The Coalition will challenge Prime Minister Anthony Albanese to take further steps that stop the return of a cohort of IS brides and their children to Australia, seeking the introduction of laws that criminalise the actions of NGOs or advocates who help people linked to terrorism come back into the country.

New Liberal leader Angus Taylor sought to turn up the pressure on Labor after Home Affairs Minister Tony Burke insisted yesterday that the government was not assisting the 34 Australian women and children linked to Islamic State who are trying to return, aside from what was legally required.

The proposed laws signal Taylor’s first move to “shut the door to people who do not share our values” – the pledge he made when he seized the Liberal leadership this month as polls indicated Coalition voters were switching to One Nation.

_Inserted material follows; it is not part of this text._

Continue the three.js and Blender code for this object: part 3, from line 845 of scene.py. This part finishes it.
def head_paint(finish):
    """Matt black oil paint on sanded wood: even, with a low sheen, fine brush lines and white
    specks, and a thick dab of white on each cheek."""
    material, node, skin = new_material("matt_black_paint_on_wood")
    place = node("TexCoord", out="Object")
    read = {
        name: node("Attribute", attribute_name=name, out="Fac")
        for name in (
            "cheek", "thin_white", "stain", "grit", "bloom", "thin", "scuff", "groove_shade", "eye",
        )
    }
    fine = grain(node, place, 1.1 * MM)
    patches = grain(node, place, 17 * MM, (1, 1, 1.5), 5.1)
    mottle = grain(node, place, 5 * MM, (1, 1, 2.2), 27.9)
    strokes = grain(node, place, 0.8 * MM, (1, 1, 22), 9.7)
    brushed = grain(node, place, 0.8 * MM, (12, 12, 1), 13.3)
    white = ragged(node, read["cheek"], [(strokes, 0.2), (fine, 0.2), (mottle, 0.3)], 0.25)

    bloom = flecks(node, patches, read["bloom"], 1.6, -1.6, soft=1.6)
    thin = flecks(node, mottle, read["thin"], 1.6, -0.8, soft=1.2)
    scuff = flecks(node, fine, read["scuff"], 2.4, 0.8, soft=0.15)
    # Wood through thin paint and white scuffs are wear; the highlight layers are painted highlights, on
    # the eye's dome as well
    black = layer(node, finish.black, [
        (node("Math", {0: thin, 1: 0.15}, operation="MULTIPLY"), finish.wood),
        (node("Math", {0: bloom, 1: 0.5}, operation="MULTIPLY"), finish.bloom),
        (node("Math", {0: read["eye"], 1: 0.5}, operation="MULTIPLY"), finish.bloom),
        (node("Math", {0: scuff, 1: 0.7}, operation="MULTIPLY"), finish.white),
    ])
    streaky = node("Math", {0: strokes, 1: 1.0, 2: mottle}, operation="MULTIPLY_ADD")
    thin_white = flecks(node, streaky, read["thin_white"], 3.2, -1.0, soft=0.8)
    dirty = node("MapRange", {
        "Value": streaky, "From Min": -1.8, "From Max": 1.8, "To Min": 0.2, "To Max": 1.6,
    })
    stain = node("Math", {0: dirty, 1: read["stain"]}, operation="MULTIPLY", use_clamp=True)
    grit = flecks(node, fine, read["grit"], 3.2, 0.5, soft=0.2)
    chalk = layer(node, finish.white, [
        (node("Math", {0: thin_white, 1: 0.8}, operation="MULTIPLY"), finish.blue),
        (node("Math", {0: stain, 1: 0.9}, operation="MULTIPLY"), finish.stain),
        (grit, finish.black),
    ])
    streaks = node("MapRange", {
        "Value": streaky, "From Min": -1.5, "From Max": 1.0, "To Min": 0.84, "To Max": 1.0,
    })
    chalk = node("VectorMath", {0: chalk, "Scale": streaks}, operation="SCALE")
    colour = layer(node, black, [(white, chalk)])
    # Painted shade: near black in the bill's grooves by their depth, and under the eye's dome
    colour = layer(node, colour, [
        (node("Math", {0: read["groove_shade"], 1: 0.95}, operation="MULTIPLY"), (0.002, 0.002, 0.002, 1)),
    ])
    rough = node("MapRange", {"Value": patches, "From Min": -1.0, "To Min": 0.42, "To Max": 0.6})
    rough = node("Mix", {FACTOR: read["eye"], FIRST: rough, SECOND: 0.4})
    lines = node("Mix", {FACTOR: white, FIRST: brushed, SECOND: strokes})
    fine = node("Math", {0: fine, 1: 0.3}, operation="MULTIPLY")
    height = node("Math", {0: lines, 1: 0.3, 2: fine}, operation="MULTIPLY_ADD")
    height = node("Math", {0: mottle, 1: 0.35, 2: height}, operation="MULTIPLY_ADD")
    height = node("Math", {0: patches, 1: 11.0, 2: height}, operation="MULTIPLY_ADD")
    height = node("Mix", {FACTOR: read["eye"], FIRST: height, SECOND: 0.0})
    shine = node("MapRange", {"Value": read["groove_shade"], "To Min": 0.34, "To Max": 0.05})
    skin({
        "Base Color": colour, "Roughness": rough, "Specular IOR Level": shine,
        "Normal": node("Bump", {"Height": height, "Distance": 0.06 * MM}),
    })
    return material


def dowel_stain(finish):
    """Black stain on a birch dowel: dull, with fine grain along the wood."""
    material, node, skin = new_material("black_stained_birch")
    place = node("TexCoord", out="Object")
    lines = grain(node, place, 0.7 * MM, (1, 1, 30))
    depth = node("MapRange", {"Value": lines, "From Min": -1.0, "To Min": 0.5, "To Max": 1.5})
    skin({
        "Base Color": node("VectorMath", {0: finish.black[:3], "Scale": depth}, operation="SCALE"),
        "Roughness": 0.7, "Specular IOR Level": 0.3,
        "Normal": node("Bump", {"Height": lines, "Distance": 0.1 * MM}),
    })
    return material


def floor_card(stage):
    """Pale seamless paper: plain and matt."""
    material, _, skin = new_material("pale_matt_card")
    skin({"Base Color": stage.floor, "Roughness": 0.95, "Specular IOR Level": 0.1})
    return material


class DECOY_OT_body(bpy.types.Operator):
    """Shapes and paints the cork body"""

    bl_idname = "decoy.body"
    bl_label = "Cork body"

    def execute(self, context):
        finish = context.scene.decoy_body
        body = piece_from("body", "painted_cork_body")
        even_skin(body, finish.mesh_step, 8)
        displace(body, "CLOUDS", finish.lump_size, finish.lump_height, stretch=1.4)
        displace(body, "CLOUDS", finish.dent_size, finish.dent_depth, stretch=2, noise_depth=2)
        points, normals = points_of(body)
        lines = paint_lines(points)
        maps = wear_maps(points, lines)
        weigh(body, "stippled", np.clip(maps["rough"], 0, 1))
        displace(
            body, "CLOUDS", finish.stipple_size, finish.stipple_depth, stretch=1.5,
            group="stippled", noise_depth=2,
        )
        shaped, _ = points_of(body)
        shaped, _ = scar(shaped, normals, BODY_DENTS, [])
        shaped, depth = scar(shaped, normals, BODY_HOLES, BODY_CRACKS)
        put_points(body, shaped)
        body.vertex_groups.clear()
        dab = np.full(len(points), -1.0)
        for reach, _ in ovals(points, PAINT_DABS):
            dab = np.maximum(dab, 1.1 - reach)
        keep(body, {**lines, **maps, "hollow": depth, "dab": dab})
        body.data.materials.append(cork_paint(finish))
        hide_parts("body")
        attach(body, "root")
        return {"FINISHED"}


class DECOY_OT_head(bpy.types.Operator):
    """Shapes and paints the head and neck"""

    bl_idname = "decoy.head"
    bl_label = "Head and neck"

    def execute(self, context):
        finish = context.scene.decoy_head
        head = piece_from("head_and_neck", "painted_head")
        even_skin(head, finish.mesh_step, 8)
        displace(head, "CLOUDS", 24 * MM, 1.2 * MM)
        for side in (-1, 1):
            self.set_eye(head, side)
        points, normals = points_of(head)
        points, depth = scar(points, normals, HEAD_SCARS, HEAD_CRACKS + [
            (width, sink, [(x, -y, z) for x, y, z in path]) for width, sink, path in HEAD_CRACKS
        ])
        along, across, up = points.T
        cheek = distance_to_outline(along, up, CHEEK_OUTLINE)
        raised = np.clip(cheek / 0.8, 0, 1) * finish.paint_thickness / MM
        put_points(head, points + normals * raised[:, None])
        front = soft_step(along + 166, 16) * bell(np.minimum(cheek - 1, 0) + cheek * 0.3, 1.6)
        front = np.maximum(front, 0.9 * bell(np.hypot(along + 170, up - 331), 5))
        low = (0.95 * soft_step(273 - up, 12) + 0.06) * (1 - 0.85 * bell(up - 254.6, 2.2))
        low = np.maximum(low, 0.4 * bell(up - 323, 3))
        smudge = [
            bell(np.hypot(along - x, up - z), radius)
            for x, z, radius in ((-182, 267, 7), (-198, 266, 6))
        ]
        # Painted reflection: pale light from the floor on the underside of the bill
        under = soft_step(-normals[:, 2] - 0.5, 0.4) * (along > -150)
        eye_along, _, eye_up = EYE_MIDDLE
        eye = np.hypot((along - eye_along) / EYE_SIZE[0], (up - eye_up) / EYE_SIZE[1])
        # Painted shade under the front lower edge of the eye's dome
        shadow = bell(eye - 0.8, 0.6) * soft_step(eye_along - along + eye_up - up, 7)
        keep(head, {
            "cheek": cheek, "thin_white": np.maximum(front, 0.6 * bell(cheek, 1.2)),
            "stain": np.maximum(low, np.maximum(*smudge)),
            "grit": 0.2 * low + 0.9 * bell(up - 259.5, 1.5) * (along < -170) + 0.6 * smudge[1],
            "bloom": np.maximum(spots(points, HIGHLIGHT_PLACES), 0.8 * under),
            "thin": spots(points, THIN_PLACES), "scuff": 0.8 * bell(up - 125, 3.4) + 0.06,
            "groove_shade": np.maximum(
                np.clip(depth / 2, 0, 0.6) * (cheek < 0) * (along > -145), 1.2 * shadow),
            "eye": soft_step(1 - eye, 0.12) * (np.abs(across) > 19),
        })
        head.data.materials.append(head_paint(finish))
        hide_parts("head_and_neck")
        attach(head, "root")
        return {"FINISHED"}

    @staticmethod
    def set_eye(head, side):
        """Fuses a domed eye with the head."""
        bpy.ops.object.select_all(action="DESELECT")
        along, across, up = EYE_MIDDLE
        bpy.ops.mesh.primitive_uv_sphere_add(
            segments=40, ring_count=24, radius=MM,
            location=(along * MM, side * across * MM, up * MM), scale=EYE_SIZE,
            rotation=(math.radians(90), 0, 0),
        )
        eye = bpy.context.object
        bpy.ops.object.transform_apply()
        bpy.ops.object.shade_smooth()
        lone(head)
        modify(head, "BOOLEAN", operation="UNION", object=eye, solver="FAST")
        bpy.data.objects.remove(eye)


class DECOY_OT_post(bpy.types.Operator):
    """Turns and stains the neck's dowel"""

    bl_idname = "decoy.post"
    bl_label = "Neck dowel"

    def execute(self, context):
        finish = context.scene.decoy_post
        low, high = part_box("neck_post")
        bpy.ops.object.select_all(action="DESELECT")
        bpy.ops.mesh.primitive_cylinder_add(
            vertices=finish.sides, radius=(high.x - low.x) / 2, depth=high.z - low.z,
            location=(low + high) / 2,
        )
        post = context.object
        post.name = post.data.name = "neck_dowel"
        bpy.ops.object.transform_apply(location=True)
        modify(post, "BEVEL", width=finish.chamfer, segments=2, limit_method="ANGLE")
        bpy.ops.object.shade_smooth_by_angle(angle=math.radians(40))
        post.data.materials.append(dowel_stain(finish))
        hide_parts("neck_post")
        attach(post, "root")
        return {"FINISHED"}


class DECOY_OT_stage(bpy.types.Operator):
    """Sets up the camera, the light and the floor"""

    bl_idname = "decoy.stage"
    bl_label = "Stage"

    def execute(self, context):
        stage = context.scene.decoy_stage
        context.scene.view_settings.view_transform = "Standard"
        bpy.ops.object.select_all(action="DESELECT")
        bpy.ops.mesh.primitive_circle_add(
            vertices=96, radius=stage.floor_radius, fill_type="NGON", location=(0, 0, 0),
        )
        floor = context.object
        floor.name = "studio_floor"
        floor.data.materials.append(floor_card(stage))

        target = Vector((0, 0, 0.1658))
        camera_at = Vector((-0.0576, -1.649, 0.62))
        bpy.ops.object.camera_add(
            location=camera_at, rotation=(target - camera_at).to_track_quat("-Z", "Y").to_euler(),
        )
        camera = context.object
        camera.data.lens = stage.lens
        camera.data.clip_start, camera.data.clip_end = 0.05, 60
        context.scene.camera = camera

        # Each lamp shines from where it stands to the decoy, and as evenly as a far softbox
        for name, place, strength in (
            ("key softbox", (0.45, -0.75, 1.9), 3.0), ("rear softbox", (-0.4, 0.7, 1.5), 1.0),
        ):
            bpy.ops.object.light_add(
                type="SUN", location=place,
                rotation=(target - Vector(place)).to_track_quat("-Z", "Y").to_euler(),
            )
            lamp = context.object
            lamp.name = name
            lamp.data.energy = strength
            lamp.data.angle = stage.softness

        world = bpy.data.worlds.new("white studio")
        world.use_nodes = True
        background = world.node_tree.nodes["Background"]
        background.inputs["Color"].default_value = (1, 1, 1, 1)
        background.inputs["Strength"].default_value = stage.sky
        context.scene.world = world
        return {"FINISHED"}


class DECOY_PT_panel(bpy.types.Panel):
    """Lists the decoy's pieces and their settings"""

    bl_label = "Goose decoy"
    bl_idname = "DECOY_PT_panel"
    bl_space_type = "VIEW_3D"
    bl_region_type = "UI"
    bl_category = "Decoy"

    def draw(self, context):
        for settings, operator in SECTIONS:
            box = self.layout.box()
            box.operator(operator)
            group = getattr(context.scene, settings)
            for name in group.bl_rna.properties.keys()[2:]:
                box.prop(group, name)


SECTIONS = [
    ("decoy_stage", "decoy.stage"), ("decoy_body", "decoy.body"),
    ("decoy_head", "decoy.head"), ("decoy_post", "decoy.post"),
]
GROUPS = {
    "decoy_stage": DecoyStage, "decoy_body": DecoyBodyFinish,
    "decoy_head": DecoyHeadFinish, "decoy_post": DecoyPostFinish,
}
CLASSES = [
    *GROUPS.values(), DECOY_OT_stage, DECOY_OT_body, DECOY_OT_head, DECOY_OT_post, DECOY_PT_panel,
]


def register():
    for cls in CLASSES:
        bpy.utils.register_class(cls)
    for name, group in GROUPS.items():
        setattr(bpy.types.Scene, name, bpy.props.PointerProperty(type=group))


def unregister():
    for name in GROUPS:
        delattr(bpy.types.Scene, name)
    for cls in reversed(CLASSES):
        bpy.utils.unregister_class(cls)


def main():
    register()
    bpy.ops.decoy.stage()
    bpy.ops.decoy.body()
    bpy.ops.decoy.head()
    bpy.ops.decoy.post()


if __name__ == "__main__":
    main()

Burke and Albanese have taken a hard line on the women and children who have been trying to leave the deteriorating al-Roj camp in north-eastern Syria, but point to legal requirements and bureaucratic processes to explain why the group has received Australian passports.

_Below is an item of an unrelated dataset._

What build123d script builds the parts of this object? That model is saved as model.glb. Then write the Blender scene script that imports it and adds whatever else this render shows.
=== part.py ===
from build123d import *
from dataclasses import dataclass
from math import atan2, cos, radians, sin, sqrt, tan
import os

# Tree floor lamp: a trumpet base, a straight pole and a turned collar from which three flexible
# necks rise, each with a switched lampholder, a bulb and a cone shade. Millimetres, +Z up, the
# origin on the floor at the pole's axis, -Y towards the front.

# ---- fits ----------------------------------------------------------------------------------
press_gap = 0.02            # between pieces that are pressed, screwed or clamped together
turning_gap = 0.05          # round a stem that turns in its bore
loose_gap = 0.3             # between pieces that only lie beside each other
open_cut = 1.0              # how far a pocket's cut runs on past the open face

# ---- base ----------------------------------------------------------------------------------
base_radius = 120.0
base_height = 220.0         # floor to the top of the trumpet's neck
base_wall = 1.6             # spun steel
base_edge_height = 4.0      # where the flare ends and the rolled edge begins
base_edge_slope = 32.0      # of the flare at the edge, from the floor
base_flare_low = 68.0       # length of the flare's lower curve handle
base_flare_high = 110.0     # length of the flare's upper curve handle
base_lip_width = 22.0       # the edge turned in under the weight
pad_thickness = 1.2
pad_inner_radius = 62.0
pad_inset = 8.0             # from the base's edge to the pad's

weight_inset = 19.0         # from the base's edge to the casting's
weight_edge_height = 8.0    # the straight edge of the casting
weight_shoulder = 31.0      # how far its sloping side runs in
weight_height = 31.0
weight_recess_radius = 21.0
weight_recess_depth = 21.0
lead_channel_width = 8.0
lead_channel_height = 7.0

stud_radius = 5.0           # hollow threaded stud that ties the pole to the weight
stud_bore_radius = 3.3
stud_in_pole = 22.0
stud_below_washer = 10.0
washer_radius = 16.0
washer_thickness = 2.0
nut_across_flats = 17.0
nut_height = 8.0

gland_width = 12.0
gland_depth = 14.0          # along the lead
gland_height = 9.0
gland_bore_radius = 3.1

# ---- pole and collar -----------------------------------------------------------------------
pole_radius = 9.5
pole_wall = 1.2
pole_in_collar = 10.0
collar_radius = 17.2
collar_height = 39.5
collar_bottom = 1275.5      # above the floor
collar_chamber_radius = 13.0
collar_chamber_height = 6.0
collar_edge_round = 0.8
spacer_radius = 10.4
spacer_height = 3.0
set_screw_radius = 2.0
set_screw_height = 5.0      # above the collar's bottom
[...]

“We do not want the individuals in Australia,” Burke said on the ABC’s Insiders program. “Legally, you can’t stop a citizen from entering your country. Legally, if a citizen applies for a passport and the authorities don’t think thresholds are reached to be able to block it, then a passport gets issued.”

The Coalition is also pressuring the government to use temporary exclusion orders to deny the group re-entry. One of the women will be prohibited under such an order from entering the country because she was deemed by intelligence agencies to pose a higher risk than the rest of the group.